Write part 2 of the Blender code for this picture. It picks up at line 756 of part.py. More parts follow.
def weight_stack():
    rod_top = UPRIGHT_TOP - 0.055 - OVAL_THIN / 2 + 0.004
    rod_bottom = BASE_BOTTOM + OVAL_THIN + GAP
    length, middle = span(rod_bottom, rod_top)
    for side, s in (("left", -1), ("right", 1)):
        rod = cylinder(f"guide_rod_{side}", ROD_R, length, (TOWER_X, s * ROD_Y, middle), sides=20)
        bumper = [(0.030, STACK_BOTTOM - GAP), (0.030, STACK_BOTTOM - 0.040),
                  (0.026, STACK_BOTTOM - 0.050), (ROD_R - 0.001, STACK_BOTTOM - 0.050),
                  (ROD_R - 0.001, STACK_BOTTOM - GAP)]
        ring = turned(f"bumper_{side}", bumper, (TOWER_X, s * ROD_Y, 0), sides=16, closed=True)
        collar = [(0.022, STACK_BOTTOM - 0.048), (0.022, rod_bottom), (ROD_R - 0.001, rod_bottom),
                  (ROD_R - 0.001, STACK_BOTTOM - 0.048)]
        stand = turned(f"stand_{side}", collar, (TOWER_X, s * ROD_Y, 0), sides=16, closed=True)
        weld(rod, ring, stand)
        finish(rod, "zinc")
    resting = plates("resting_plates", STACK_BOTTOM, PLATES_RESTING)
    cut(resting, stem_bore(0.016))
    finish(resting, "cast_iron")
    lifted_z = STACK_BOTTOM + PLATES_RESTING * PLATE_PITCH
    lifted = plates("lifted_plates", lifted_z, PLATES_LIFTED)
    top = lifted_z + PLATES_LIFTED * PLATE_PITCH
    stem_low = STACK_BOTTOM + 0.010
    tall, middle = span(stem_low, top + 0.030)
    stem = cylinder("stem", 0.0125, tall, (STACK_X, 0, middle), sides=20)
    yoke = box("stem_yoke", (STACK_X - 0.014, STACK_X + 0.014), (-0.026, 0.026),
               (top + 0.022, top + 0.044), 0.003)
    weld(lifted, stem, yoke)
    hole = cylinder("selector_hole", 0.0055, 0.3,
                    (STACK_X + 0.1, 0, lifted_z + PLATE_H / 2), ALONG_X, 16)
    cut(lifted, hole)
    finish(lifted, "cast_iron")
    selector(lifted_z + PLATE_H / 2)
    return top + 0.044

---

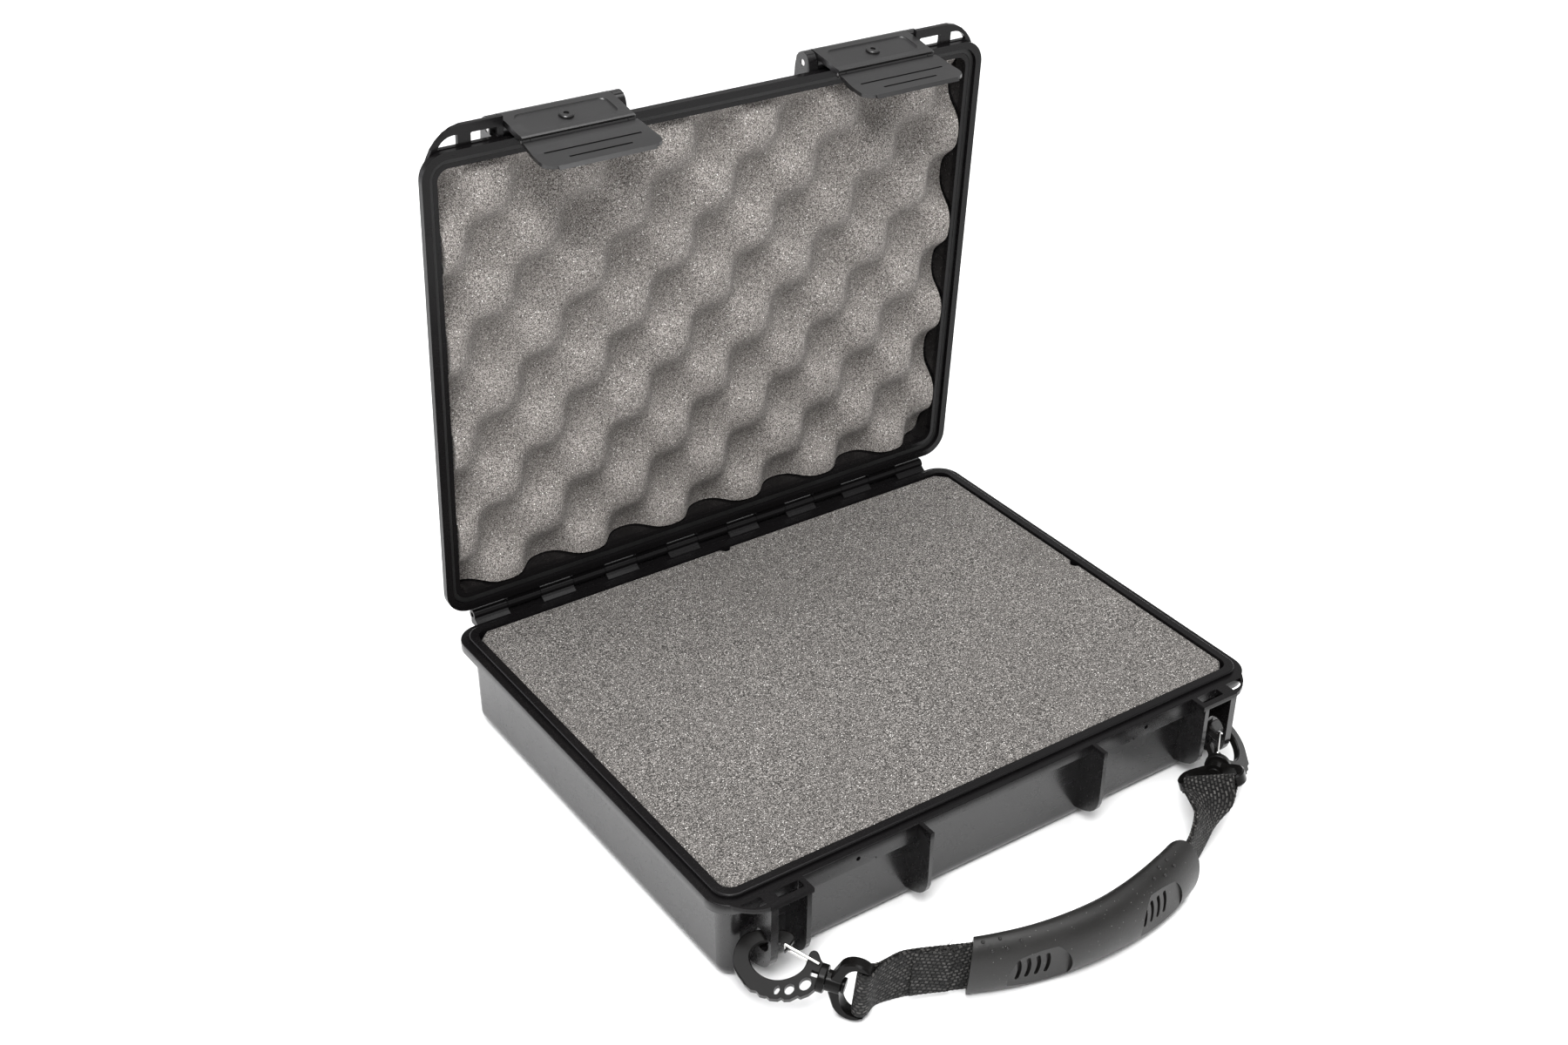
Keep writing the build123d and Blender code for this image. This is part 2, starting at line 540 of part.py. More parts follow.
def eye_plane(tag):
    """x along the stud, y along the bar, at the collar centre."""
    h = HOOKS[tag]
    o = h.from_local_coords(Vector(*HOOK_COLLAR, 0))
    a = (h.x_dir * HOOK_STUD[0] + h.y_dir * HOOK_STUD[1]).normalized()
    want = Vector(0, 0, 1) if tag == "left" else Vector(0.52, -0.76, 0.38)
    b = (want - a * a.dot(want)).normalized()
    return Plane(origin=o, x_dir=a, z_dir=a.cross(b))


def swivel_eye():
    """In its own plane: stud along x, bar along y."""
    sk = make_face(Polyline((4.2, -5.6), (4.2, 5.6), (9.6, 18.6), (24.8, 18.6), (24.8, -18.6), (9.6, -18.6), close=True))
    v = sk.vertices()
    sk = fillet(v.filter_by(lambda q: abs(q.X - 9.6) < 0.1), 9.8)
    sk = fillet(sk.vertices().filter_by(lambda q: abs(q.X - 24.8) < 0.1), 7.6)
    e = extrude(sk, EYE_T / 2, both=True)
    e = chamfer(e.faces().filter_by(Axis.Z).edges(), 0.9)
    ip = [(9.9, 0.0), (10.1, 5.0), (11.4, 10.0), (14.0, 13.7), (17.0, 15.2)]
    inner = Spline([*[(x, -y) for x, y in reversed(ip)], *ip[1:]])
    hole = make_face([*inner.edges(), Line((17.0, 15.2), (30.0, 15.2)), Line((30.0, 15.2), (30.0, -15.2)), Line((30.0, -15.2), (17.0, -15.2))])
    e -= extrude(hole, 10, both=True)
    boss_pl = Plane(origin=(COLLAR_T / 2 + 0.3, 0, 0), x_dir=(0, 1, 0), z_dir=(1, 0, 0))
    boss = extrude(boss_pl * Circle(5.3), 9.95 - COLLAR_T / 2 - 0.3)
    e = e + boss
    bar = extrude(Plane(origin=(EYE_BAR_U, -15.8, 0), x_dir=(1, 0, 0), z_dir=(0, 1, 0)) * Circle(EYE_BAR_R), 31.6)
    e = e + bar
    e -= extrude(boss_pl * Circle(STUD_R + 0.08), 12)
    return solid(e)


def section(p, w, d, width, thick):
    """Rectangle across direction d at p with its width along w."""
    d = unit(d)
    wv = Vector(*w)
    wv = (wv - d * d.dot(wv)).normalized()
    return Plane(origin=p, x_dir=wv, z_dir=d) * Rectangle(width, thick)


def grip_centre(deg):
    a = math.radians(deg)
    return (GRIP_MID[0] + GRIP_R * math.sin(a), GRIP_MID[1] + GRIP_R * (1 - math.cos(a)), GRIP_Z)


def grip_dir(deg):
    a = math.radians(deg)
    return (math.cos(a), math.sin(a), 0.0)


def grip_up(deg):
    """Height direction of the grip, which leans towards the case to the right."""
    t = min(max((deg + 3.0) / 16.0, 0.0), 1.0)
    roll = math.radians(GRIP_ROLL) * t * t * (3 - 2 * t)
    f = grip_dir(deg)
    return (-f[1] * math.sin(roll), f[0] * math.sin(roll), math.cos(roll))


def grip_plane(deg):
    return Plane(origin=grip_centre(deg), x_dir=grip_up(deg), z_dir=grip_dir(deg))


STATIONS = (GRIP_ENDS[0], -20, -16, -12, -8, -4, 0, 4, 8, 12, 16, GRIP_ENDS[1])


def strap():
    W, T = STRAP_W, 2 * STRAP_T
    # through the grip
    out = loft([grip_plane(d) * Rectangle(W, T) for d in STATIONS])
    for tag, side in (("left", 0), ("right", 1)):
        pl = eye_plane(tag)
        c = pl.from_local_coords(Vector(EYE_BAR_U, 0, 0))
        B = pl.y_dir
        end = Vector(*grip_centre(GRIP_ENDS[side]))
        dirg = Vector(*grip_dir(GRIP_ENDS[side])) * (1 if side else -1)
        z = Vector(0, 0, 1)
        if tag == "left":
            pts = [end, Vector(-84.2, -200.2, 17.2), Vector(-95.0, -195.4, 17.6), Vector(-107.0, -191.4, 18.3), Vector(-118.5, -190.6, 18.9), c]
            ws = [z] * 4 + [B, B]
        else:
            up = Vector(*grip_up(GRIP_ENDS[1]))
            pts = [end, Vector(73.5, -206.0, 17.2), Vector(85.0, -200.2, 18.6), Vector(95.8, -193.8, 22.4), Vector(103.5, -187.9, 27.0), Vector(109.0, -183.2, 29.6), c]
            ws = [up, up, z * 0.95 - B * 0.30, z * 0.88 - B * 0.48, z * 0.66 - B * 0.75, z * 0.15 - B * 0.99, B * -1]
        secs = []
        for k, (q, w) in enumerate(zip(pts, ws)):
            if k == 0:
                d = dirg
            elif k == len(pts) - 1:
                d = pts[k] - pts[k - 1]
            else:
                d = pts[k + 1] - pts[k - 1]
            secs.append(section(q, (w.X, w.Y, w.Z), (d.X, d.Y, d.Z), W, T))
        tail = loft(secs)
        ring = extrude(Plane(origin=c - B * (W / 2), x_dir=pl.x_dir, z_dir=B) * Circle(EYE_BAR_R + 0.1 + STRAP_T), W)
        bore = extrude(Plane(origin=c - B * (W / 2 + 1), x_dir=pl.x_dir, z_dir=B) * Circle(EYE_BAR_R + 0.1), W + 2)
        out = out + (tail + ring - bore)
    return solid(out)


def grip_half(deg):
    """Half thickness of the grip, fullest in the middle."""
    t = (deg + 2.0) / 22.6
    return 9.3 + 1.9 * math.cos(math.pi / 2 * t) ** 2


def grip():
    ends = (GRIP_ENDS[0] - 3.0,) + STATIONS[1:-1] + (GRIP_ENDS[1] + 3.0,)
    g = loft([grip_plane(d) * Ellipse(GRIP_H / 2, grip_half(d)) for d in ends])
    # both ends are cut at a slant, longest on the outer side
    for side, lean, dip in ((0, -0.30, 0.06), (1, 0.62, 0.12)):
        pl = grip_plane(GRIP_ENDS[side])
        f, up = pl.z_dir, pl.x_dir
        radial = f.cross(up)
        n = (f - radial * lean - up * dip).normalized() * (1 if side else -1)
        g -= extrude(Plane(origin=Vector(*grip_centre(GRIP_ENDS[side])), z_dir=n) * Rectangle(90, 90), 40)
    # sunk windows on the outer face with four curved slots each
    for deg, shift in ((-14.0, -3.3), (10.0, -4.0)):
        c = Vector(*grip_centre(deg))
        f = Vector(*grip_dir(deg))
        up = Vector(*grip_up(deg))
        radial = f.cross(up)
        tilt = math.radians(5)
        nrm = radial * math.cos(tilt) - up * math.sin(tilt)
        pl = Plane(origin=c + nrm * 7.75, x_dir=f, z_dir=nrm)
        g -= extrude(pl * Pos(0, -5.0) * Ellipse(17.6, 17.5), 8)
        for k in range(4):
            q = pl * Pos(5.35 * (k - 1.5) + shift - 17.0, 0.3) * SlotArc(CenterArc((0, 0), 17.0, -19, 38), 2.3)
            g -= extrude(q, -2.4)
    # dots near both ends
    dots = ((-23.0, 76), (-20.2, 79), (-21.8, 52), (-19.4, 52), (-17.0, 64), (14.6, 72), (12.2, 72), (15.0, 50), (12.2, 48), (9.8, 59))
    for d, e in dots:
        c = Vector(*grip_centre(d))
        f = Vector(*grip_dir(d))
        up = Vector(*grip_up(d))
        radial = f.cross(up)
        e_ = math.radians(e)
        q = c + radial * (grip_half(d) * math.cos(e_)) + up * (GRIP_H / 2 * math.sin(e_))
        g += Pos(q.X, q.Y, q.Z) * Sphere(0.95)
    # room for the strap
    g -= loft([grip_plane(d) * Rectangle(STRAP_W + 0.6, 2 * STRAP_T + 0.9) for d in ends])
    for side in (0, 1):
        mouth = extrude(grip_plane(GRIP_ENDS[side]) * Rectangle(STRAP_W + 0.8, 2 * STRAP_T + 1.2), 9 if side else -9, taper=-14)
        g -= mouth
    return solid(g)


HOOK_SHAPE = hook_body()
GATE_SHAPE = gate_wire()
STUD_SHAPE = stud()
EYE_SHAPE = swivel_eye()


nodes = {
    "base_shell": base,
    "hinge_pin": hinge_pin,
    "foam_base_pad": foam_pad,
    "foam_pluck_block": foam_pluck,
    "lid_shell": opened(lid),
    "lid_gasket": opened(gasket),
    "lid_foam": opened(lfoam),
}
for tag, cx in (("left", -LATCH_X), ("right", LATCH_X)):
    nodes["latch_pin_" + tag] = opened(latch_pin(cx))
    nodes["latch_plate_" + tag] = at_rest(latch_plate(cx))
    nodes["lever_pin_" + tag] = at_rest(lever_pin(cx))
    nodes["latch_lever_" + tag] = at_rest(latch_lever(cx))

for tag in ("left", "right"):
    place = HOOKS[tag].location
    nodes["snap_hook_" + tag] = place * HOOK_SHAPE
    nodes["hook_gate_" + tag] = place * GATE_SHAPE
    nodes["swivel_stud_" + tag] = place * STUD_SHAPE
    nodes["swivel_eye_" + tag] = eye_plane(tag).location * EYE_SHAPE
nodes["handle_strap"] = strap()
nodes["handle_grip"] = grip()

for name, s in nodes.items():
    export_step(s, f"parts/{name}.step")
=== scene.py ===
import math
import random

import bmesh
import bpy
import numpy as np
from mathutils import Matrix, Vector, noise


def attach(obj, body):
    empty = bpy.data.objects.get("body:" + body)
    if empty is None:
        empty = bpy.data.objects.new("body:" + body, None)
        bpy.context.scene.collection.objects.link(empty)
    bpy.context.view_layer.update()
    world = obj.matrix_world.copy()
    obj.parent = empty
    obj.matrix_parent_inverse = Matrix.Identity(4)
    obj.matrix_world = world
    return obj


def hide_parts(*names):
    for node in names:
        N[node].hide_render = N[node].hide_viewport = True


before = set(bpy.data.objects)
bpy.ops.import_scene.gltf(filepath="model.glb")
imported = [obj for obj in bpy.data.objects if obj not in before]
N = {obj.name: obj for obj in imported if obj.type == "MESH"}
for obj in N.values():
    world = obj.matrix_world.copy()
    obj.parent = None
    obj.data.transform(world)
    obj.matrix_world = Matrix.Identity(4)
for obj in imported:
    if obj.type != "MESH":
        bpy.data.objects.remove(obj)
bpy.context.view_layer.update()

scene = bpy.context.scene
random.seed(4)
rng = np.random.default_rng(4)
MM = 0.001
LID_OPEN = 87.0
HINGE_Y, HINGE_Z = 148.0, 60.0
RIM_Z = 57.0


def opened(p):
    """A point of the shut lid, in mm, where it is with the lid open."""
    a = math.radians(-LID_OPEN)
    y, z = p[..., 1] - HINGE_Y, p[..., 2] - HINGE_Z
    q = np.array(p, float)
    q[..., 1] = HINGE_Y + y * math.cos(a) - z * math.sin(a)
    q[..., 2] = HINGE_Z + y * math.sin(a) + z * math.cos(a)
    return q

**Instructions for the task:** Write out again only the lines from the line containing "Keep writing the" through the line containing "return Plane(origin=p, x_dir=wv, z_dir=d)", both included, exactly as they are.

**Result of the exercise:**
Keep writing the build123d and Blender code for this image. This is part 2, starting at line 540 of part.py. More parts follow.
def eye_plane(tag):
    """x along the stud, y along the bar, at the collar centre."""
    h = HOOKS[tag]
    o = h.from_local_coords(Vector(*HOOK_COLLAR, 0))
    a = (h.x_dir * HOOK_STUD[0] + h.y_dir * HOOK_STUD[1]).normalized()
    want = Vector(0, 0, 1) if tag == "left" else Vector(0.52, -0.76, 0.38)
    b = (want - a * a.dot(want)).normalized()
    return Plane(origin=o, x_dir=a, z_dir=a.cross(b))


def swivel_eye():
    """In its own plane: stud along x, bar along y."""
    sk = make_face(Polyline((4.2, -5.6), (4.2, 5.6), (9.6, 18.6), (24.8, 18.6), (24.8, -18.6), (9.6, -18.6), close=True))
    v = sk.vertices()
    sk = fillet(v.filter_by(lambda q: abs(q.X - 9.6) < 0.1), 9.8)
    sk = fillet(sk.vertices().filter_by(lambda q: abs(q.X - 24.8) < 0.1), 7.6)
    e = extrude(sk, EYE_T / 2, both=True)
    e = chamfer(e.faces().filter_by(Axis.Z).edges(), 0.9)
    ip = [(9.9, 0.0), (10.1, 5.0), (11.4, 10.0), (14.0, 13.7), (17.0, 15.2)]
    inner = Spline([*[(x, -y) for x, y in reversed(ip)], *ip[1:]])
    hole = make_face([*inner.edges(), Line((17.0, 15.2), (30.0, 15.2)), Line((30.0, 15.2), (30.0, -15.2)), Line((30.0, -15.2), (17.0, -15.2))])
    e -= extrude(hole, 10, both=True)
    boss_pl = Plane(origin=(COLLAR_T / 2 + 0.3, 0, 0), x_dir=(0, 1, 0), z_dir=(1, 0, 0))
    boss = extrude(boss_pl * Circle(5.3), 9.95 - COLLAR_T / 2 - 0.3)
    e = e + boss
    bar = extrude(Plane(origin=(EYE_BAR_U, -15.8, 0), x_dir=(1, 0, 0), z_dir=(0, 1, 0)) * Circle(EYE_BAR_R), 31.6)
    e = e + bar
    e -= extrude(boss_pl * Circle(STUD_R + 0.08), 12)
    return solid(e)


def section(p, w, d, width, thick):
    """Rectangle across direction d at p with its width along w."""
    d = unit(d)
    wv = Vector(*w)
    wv = (wv - d * d.dot(wv)).normalized()
    return Plane(origin=p, x_dir=wv, z_dir=d) * Rectangle(width, thick)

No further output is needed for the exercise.